__WHAT TO WORK ON__: Please give the data below again in full, exactly as it stands.

Start SOURCE MATERIAL

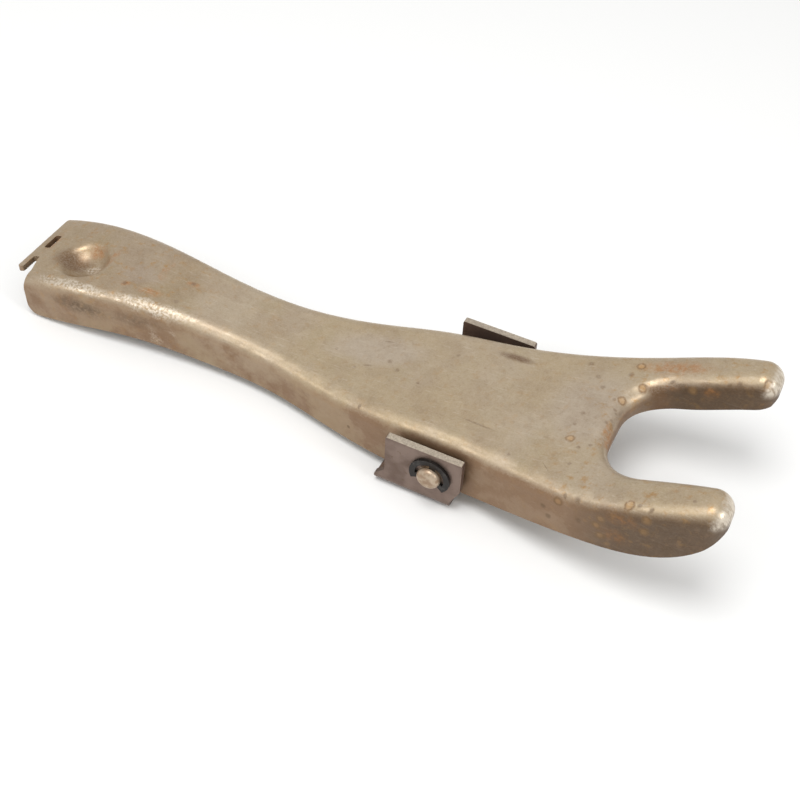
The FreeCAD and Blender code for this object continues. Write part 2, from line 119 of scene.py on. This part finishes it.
# Marks on the fork, in mm. Round ones are grouped by radius, each at its (x, y) seen from above or
# its (x, z) seen from the near side, on the near wall or on the far tine's flange. Long ones have
# their middle, length, width and turn in degrees.
RING_RADIUS = 2.0
RINGS_ABOVE = ((54.3, -13.5), (65.8, 13.4), (66.8, 33.3), (71.1, 22.1), (115.7, 29.2), (86.2, -42.0))
RINGS_ON_WALL = ((77.8, 37.9), (76.7, 33.6), (79.0, 29.0), (60.6, 34.8), (93.7, 47.4), (93.9, 41.3))
RINGS_ON_FLANGE = ((89.6, 45.6), (74.3, 35.9))
BLOT_RADIUS = 1.3
BLOTS_ABOVE = (
    (52.6, 23.2), (56.2, 17.9), (47.4, 30.0), (64.5, 27.6), (54.1, 1.1), (105.6, 27.5),
    (-154.7, -11.4), (-128.2, 2.8), (-128.6, -10.6), (-208.0, 0.9), (-25.1, -2.5), (-30.3, 1.4),
)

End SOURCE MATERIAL

__FINISHED EXERCISE__:
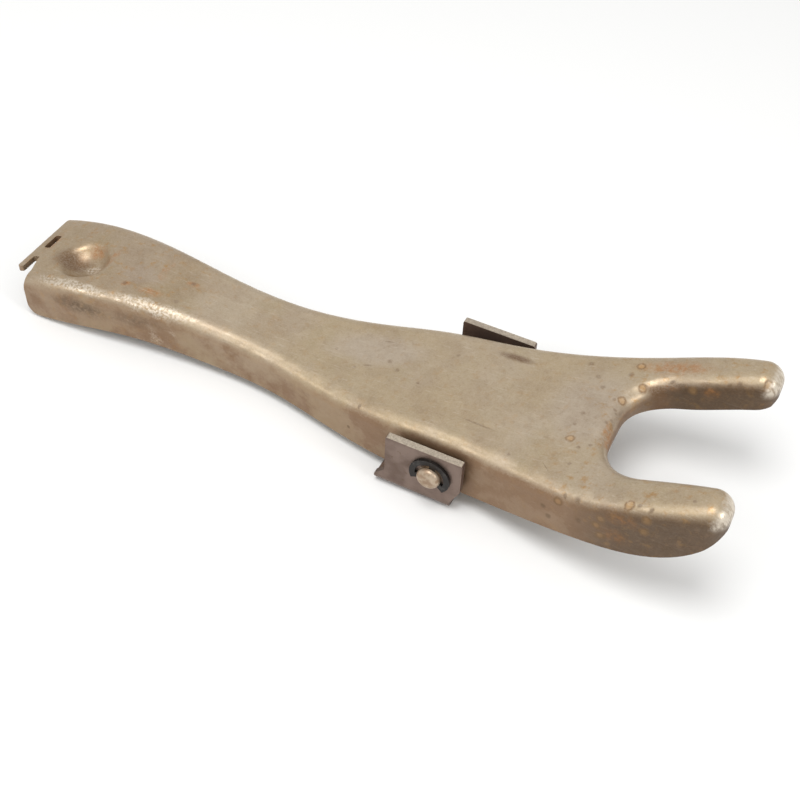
The FreeCAD and Blender code for this object continues. Write part 2, from line 119 of scene.py on. This part finishes it.
# Marks on the fork, in mm. Round ones are grouped by radius, each at its (x, y) seen from above or
# its (x, z) seen from the near side, on the near wall or on the far tine's flange. Long ones have
# their middle, length, width and turn in degrees.
RING_RADIUS = 2.0
RINGS_ABOVE = ((54.3, -13.5), (65.8, 13.4), (66.8, 33.3), (71.1, 22.1), (115.7, 29.2), (86.2, -42.0))
RINGS_ON_WALL = ((77.8, 37.9), (76.7, 33.6), (79.0, 29.0), (60.6, 34.8), (93.7, 47.4), (93.9, 41.3))
RINGS_ON_FLANGE = ((89.6, 45.6), (74.3, 35.9))
BLOT_RADIUS = 1.3
BLOTS_ABOVE = (
    (52.6, 23.2), (56.2, 17.9), (47.4, 30.0), (64.5, 27.6), (54.1, 1.1), (105.6, 27.5),
    (-154.7, -11.4), (-128.2, 2.8), (-128.6, -10.6), (-208.0, 0.9), (-25.1, -2.5), (-30.3, 1.4),
)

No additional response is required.